Nutrient Silicates
Nutrient-Driven Colonization and Weathering of Silicates
ROGERS, J.R., BENNETT, P.C., HIEBERT, F.K., and CHOI, W.J.Department of Geological Sciences, The University of Texas at Austin, Austin, TX, 78712
The dynamics of microbial attachment to mineral surfaces is a complex combination of surface charge, solution and mineral composition, and the types of organisms present in the ground water. Another potential influence is the presence of limiting inorganic nutrients in the mineralogy of the aquifer, or conversely the presence of toxic metals. In this study we examined microbial colonization and weathering of silicate minerals usingĀ in situ field microcosms and controlled laboratory microcosms, as a function of mineral composition.
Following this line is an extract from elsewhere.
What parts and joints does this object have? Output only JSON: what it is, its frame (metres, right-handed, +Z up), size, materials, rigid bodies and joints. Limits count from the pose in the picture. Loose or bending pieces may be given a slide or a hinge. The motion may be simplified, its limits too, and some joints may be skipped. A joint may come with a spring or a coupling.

We found that in environments where P is scarce, feldspars that contain micro-inclusions of P-minerals such as apatite are preferentially colonized over similar feldspars without P. Further, we found that colonization of mineral surfaces directly correlates to the degree of mineral weathering and weathering is only found near attached organisms. This suggests that colonizing organisms produce a reactive microenvironment at the mineral surface altering the mineral-water equilibria at that surface. Degradation of substrate in laboratory microcosms containing P-silicates was substantially faster than in those containing non P-silicates, suggesting that P released from silicates influences metabolism of the microbial community. We propose that colonization behavior can be influenced by the availability of P, and that native subsurface microorganisms preferentially colonize and weather silicates, which contain apatite. The implications of this interaction is that nutrient-bearing silicates will be colonized, and destroyed, while non P bearing silicates are uncolonized and unweathered. The dissolution of P-bearing silicates releases P to the colonizing organisms, offering them a competitive advantage over planktonic organisms or those colonizing non P-bearing silicates.